While, I agree that the number of hot dogs consumed by Americans would be more than just the hot dogs consumed at "retail stores," how many would that be, realistically? Would it be, as the council suggests, twice the retail sales figure? (Again, by their own data, that would be 5.6 billion hot dogs per year, not 20 billion hot dogs per year, but let's move on.)
"Hot dogs are served in 95 percent of homes," is another statistic without a citation. I assume this is being calculated by subtracting the approximately five percent of Americans who don't eat meat, but that is not made clear.
Finally, who is the Heartland Buffalo Company and why should I trust them!?
Let's say we accept that data, though. If Big Hot Dog claims that 19.1 million hot dogs are sold at MLB games in a year, and that nine percent of hot dogs are from "ballparks" then, that's still just 212.22 million hot dogs! That's VERY MUCH NOT 20-SOMETHING BILLION HOT DOGS!!!!!!!
I am forced to to conclude that the people at Big Hot Dog are not good at math and that this is a simple error of magnitude where they have multiplied the actual number of hot dogs eat by a hundred.
I am willing to believe 212.22 million hot dogs, as a total. I am even willing to believe that Americans eat one or two or three billion hot dogs per year. Three billion hot dogs equates to a more realistic 8.8 hot dogs consumed per American per year.
But I do not believe that in any world we are eating 70 hot dogs per person, and I will never believe it until I am given solid and tangible proof.

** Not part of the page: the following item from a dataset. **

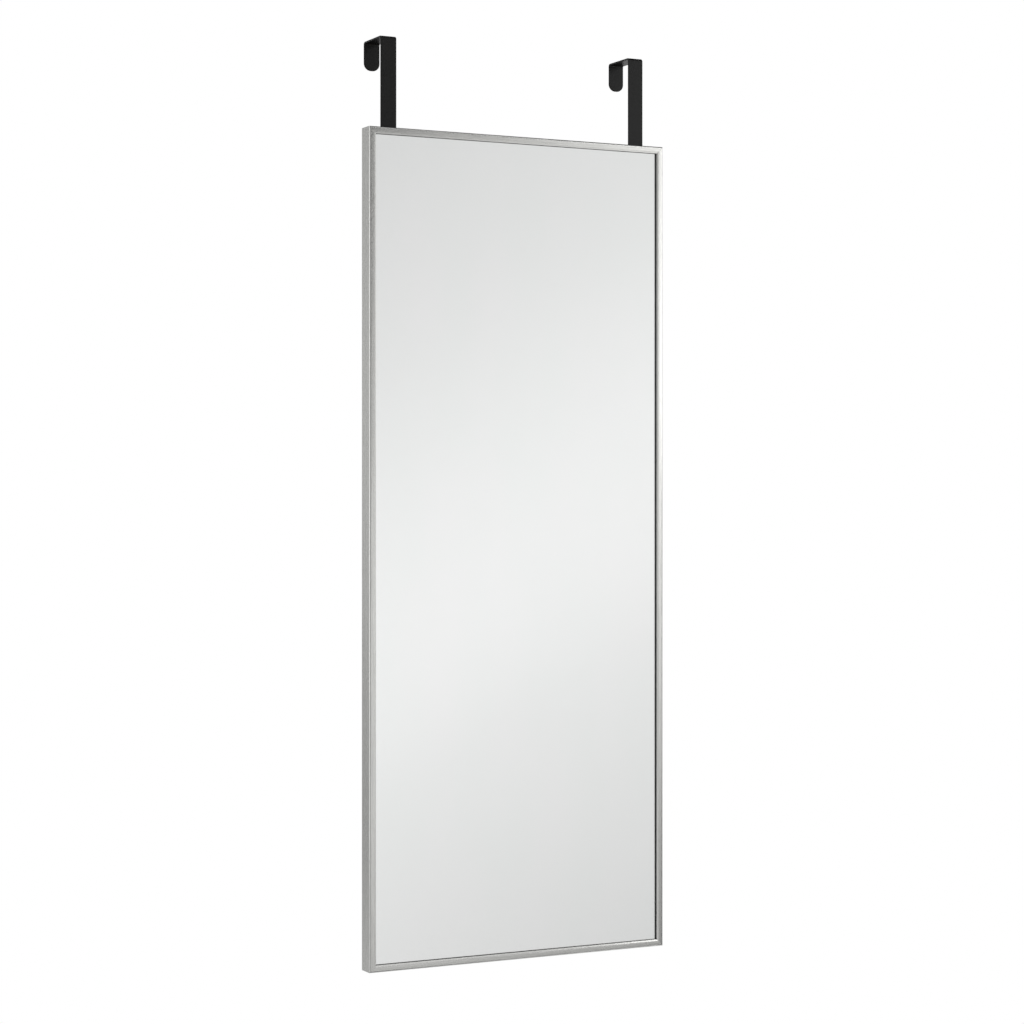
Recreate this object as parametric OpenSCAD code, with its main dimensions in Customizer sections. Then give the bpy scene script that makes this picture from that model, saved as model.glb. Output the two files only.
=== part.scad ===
// Over the door mirror: a mitred aluminium frame round one sheet of mirror glass,
// held against the door by two bent steel hooks.
// The origin is the top front edge of the door, midway between the hooks.
// X runs to the right, Y runs through the door, away from the mirror, and Z is up.
// Millimetres throughout.

/* [Frame] */
// Width of the frame over its outer faces
frame_w = 400; // [300:5:600]
// Height of the frame over its outer faces
frame_h = 1000; // [600:10:1400]
// Depth of the frame, from its front face to its rear face
frame_d = 23.5; // [23:0.5:30]
// Width of the flat front face of a rail
face_w = 6.7; // [5:0.1:8]
// Width of the bevel along the inner edge of the front face
bevel_w = 1.8; // [1:0.1:2.5]
// Depth of the bevel at the lip's inner edge
bevel_d = 1.1; // [0.4:0.1:1.2]
// Thickness of the front lip where it bears on the gasket
lip_t = 1.6; // [1.4:0.1:2.4]
// Thickness of the extrusion's other walls
wall_t = 1.4; // [1.2:0.1:1.8]
// Thickness of the rib between the glass channel and the rear channel
rib_t = 1.5; // [1.2:0.1:2]
// Width of the rear channel over its walls
channel_w = 14; // [13:0.5:18]
// Width of each return that half closes the rear channel
return_w = 3; // [2:0.25:3.5]
// Radius of the frame's outer front edge
edge_r = 1.8; // [0.4:0.1:2]

/* [Glass pack] */
// Thickness of the mirror glass
glass_t = 3; // [2:0.5:4]
// Thickness of the safety film on the back of the glass
film_t = 0.2; // [0.1:0.05:0.4]
// Thickness of the foam liner behind the film
liner_t = 1.5; // [0.5:0.25:1.5]
// Thickness of the backing board
board_t = 3; // [2:0.5:3]
// Distance from the frame's outer face to the edge of the glass
pack_inset = 2; // [1.9:0.1:3]
// Thickness of the gasket between the front lip and the glass
gasket_t = 0.6; // [0.5:0.1:1]
// How far the gasket shows past the front lip
gasket_show = 0; // [0:0.1:1.5]

/* [Leaf springs] */
// Length of a leaf spring along its rail
spring_l = 50; // [40:1:70]
// Width of a leaf spring
spring_w = 9; // [6:0.5:9]
// Thickness of the spring strip
spring_t = 0.5; // [0.3:0.1:0.6]
// Room for the springs between the board and the rib
spring_gap = 3.6; // [3:0.1:4]
// Distance between the springs along a side rail
spring_pitch = 300; // [150:10:400]

/* [Hooks] */
// Width of the flat steel
strap_w = 20.5; // [15:0.5:25]
// Thickness of the flat steel
strap_t = 2; // [1.5:0.25:2.5]
// Distance from the frame's side to the middle of the hook
hook_inset = 31; // [30:1:120]
// Height of the door's top edge above the frame
hook_rise = 109; // [60:1:160]
// Clear gap in the hook, from the strap to the tab behind the door
hook_gap = 47.5; // [43:0.5:60]
// Length of the tab, from the top of the hook to its end
tab_l = 34.5; // [28:0.5:60]
// Radius of the two corners at the tab's end
tab_r = 9; // [3:0.5:10]
// Inner radius of the hook's two bends
bend_r = 1.5; // [1:0.25:4]

/* [Corner keys and screws] */
// How far a key's arm runs past the hook that it clamps
key_past = 6; // [4:1:12]
// Radius of a set screw's thread
screw_r = 2; // [1.5:0.25:2]
// Length of a set screw
screw_l = 7; // [5:0.5:7]
// Distance between the two set screws of an arm
screw_pitch = 12; // [10:1:14]
// Width across the flats of the screw's socket
socket_af = 2; // [1.5:0.25:2]

/* [Door bumpers] */
// Radius of a bumper
bumper_r = 6; // [5:0.5:6.5]
// Thickness of a bumper
bumper_t = 1.5; // [1:0.25:3]
// Distance from the frame's top or bottom to the middle of a bumper
bumper_at = 60; // [52:1:90]

/* [Hidden] */

// Depths, measured back from the frame's front face
glass_b = lip_t + gasket_t;
film_b = glass_b + glass_t;
liner_b = film_b + film_t;
board_b = liner_b + liner_t;
pack_b = board_b + board_t;
rib_b = pack_b + spring_gap;
floor_b = rib_b + rib_t;
return_b = frame_d - wall_t;

// Places in the part's own frame
front_y = -(frame_d + bumper_t);
centre_z = -(hook_rise + frame_h / 2);
hook_x = frame_w / 2 - hook_inset;
strap_y = front_y + floor_b;
tab_corner_r = min(tab_r, strap_w / 2 - 0.5);

// Gaps between pieces that slide into each other
slide_gap = 0.2;
screw_gap = 0.05;
spring_slack = 0.05;
// How far a cutting shape runs past what it cuts
over = 1;

channel_a = channel_w / 2;
lip_w = face_w + bevel_w;

// A key fills its channel, less the thickness of the strap that the top keys clamp
key_inset = wall_t + slide_gap;
key_w = channel_w - 2 * key_inset;
key_t = return_b - floor_b - strap_t;
key_l = hook_inset + strap_w / 2 + key_past - key_inset;
screw_places = [hook_inset - screw_pitch / 2, hook_inset + screw_pitch / 2];
screw_tip = 0.6;
socket_depth = 2.5;
slot_gap = 0.1;

// Turns a piece of the top rail round to each side of the frame
TOP = 0;
RIGHT = 90;
BOTTOM = 180;
LEFT = 270;

// Whether an arm of the key on the given corner clamps a hook. The corner pieces are turned
// with their corner, so the top left key's arm along the top rail is its upright one.
function on_hook(turn, upright) =
    (turn == TOP && !upright) || (turn == LEFT && upright);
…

UPDATE: An anonymous source with access to the NielsenIQ database of consumer behavior has reported to Defector that 760 million packages of hot dogs are sold retail each year. This is a possible explanation for the nine billion number presented by Big Hot Dog: If you assume all of those were 12-packs (a stretch), you get nine billion hot dogs. More likely they are eight-packs, which gives you six billion. The source notes that their data does not include some independent retailers, so could be off by 10 percent or so. With this information, we still do not reach anywhere near 20 billion hot dogs per year, but it seems plausible that Americans are buying at least 10 billion hot dogs, which would put the average around 30 hot dogs consumed per person per year.